I'm writing code that requires some synchronization between a few static methods. My goal is to block the execution of any of these methods if one of them executes. So for example:

public class Foo{

       static Object lock = new Object();
       static List<SomeObject> listOfObjects = new ArrayList<>() ;


       public static void methodA() {
              synchronized (lock) {
                  //Do some stuff
                    methodB();
              }
       }

       public static List<SomeObject> methodB() {
              synchronized (lock) {
                  //Do some stuff
                   return listOfObjects;
              }
       }

}

Now let's assume that the following is executed from somewhere in the code:

Foo.methodA();
Foo.methodB();

My questions are:

1. Is it actually synchronized? will methodA and methodB won't run concurrently?

2. If so, will methodA calling methodB create a deadlock?

Answer 1

Answers:

1. "Is it actually synchronized? will methodA and methodB won't run concurrently?" - yes, these methods are synchronised. More precisely, code blocks in methods are synchronised.
2. "If so, will methodA calling methodB create a deadlock?" - no, synchronized keyword is re-entrant in nature it means if a synchronized method calls another synchronized method which requires same lock then current thread which is holding lock can enter into that method without acquiring lock" - from 1

You could improve code a little by providing private and final keywords:

private static final Object lock = new Object();

Also, do not return direct reference to a List you want to protect. Return read only view:

return Collections.unmodifiableList(listOfObjects);

Since now, client has only read only access which protects you from many unexpected situations.

1. Static versus non-static lock object in synchronized block
2. Object level lock vs Class level lock in Java

Answer 2

Is it actually synchronized? will methodA and methodB won't run concurrently?

Yes, this synchronization looks good.
A thread can acquire the same lock multiple times, increasing a lock counter. And after it releases all of them, only then another thread can acquire that lock. In your code, a thread calling methodA() acquires the lock twice, once in methodA() and then in methodB(). Then it releases them twice (when the synchronized blocks end).

If so, will methodA calling methodB create a deadlock?

No, as explained above, it won't create a deadlock unless you are doing some operations in those methods that can take forever to complete, in which case there will be starvation.
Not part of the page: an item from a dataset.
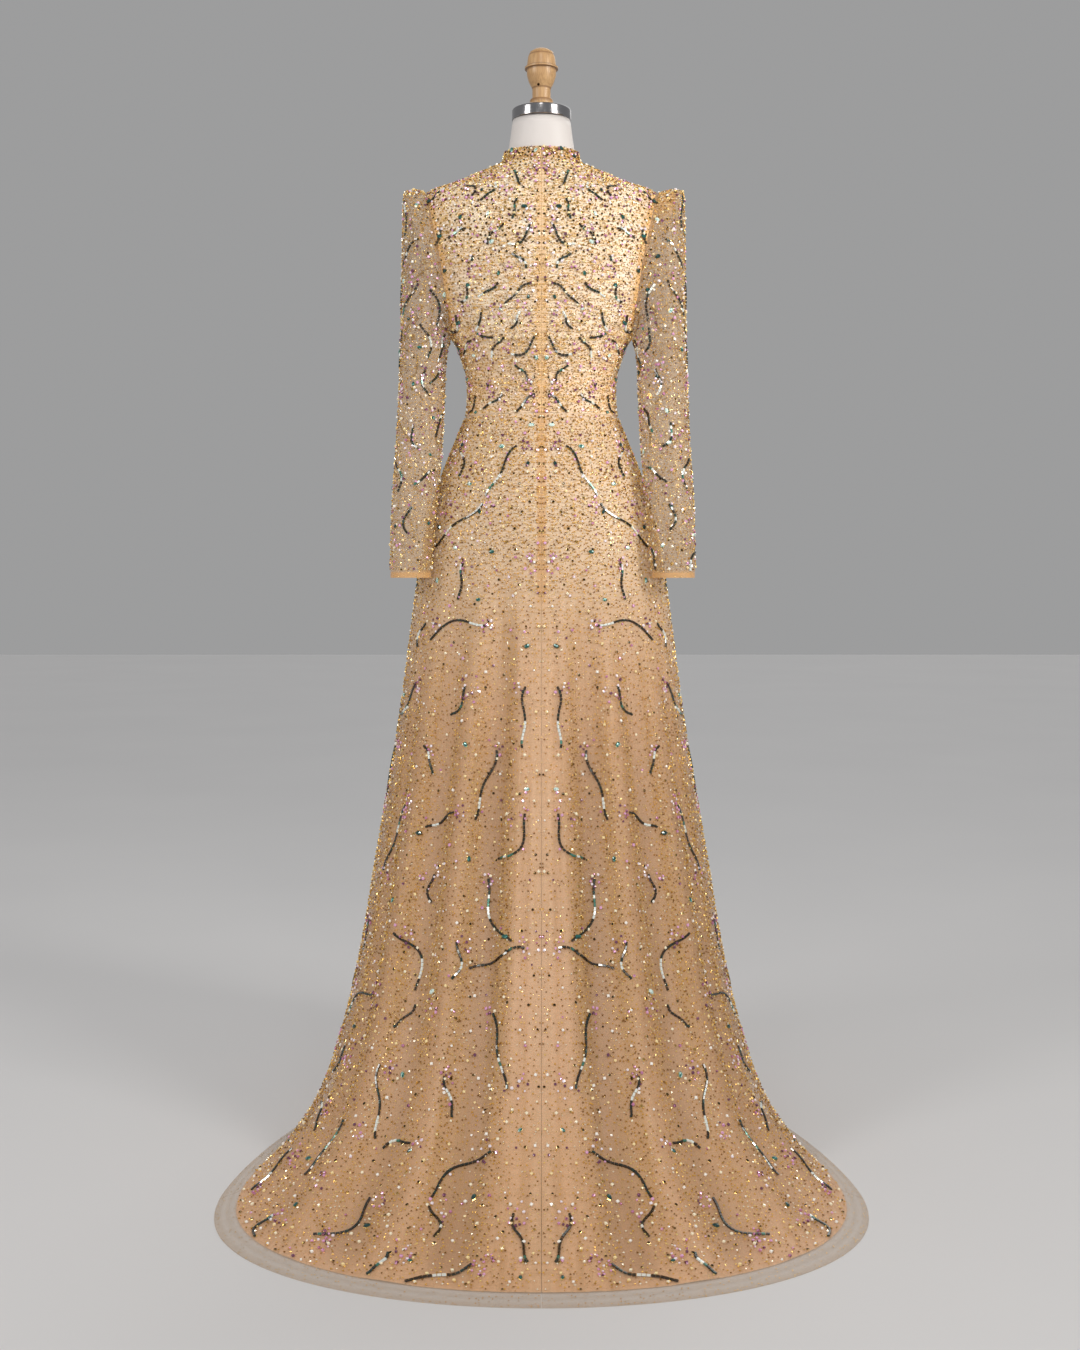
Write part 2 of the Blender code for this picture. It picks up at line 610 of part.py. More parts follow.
def add_form(back, front, behind, before, collar_outer):
    """The torso with its neck, in one smooth closed solid."""
    halves = [level_half(row) for row in HIPS] + under_bodice(back, front, behind, before)
    for row in collar_inside(collar_outer, COLLAR_CLOTH + EASE)[1:]:
        halves.append(with_side_points(row[: 2 * HALF_COLUMNS + 1]))
    halves.append(level_half(NECK, NECK_MIDDLE_Y))
    rings = [left + [Vector((-p.x, p.y, p.z)) for p in reversed(left[1:-1])] for left in halves]
    add_stack("form_torso", rings, "form_shell")


def add_fittings():
    """Neck cap, finial, pole and foot."""
    cap = [
        (CAP_RADIUS, CAP_BOTTOM),
        (CAP_RADIUS, CAP_TOP - CAP_EDGE),
        (CAP_RADIUS - CAP_EDGE * 0.3, CAP_TOP - CAP_EDGE * 0.3),
        (CAP_RADIUS - CAP_EDGE, CAP_TOP),
    ]
    add_turned("neck_cap", cap, TURNED_SIDES, "bright_metal", NECK_MIDDLE_Y)
    knob = [(radius, FINIAL_BOTTOM + height) for radius, height in FINIAL]
    add_turned("finial", knob, TURNED_SIDES, "turned_wood", NECK_MIDDLE_Y)
    pole = [(POLE_RADIUS, FOOT_HEIGHT + SEAM_GAP), (POLE_RADIUS, HIPS[0].height - SEAM_GAP)]
    add_turned("pole", pole, POLE_SIDES, "painted_metal")
    foot = [
        (FOOT_RADIUS, 0.0),
        (FOOT_RADIUS, FOOT_HEIGHT - FOOT_EDGE),
        (FOOT_RADIUS - FOOT_EDGE, FOOT_HEIGHT),
    ]
    add_turned("base", foot, FOOT_SIDES, "painted_metal")


def main():
    """Clears the scene and builds the gown and its form."""
    for obj in list(bpy.data.objects):
        bpy.data.objects.remove(obj, do_unlink=True)
    back, front = bodice_halves()
    behind, before = bodice_normals(back, front)
    add_bodice(back, front, behind, before)
    collar_outer = collar_rows(back, front)
    add_panel("collar", collar_outer, collar_inside(collar_outer, COLLAR_CLOTH), "beaded_cloth")
    for side in ("left", "right"):
        add_sleeve(side, back, front)
    skins = skirt_skins()
    add_skirt(skins)
    add_zip(back, behind, collar_outer, skins[-1])
    add_form(back, front, behind, before, collar_outer)
    add_fittings()


main()
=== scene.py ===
"""The evening gown on its dress form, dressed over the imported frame.

Metres, +Z up. The origin is on the floor, at the middle of the form's foot. The gown's front faces -Y, its
train runs towards +Y, and the wearer's left is +X. Every cloth surface is read at a row place and a column
place, so that shells, creases, seams and beads all lie on the same form. A right panel is the mirror image
of the left one.
"""

import logging
import math
from collections.abc import Callable
from dataclasses import astuple, dataclass, field
from enum import Enum
from functools import cache

import bmesh
import bpy
import numpy as np
from mathutils import Matrix, Vector
from mathutils.kdtree import KDTree


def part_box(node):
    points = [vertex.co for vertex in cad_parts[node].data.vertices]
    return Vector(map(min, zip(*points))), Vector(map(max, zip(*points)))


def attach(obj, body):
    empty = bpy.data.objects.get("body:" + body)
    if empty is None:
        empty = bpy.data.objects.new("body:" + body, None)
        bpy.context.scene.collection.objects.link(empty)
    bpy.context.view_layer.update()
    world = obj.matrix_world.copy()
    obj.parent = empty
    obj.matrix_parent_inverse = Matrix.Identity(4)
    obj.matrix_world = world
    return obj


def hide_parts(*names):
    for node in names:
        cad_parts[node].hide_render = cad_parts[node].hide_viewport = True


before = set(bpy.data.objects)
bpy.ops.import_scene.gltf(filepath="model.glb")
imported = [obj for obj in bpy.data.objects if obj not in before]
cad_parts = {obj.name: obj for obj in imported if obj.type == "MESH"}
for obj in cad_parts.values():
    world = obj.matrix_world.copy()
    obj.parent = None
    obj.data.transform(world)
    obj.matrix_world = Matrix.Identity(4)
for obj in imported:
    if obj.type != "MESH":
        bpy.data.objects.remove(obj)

Array = np.ndarray
Reader = Callable[[Array, Array], Array]
Span = tuple[float, float]
Triple = tuple[float, float, float]
Colour = Triple
Socket = bpy.types.NodeSocket
Inputs = dict[str | int, object]
LOG = logging.getLogger("gown")
BODY = "root"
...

If you are not doing any such operation, then I don't think you can get a deadlock when you are using only one lock.

Answer 3

Nope. Method A and method B WILL run concurrently because it's not the methods that are synchronized but the code inside. The code will continue normally with whichever has the lock. Then the other method will finish.

    public class Foo1 {

       static Object        lock          = new Object();
       static List<Integer> listOfObjects = new ArrayList<>();

       public static void main(String[] args) {
          new Foo1().start();
       }
       public void start() {
          new Thread(() -> methodA()).start();
          // method A has the lock
          sleep(1000); // sleep 1 second
          // but method B is still entered and prints first
          new Thread(() -> methodB()).start();
       }
       public static void methodA() {
          sleep(5000); // sleep 5 seconds
          System.out.println("Entering methodA()");
          synchronized (lock) {
             // Do some stuff
             methodB();
          }
       }

       public static List<Integer> methodB() {
          System.out.println("Entering methodB()");
          synchronized (lock) {
             // Do some stuff
             return listOfObjects;
          }
       }

       static void sleep(int milli) {
          try {
             Thread.sleep(milli);
          }
          catch (InterruptedException ie) {
          }
       }

    }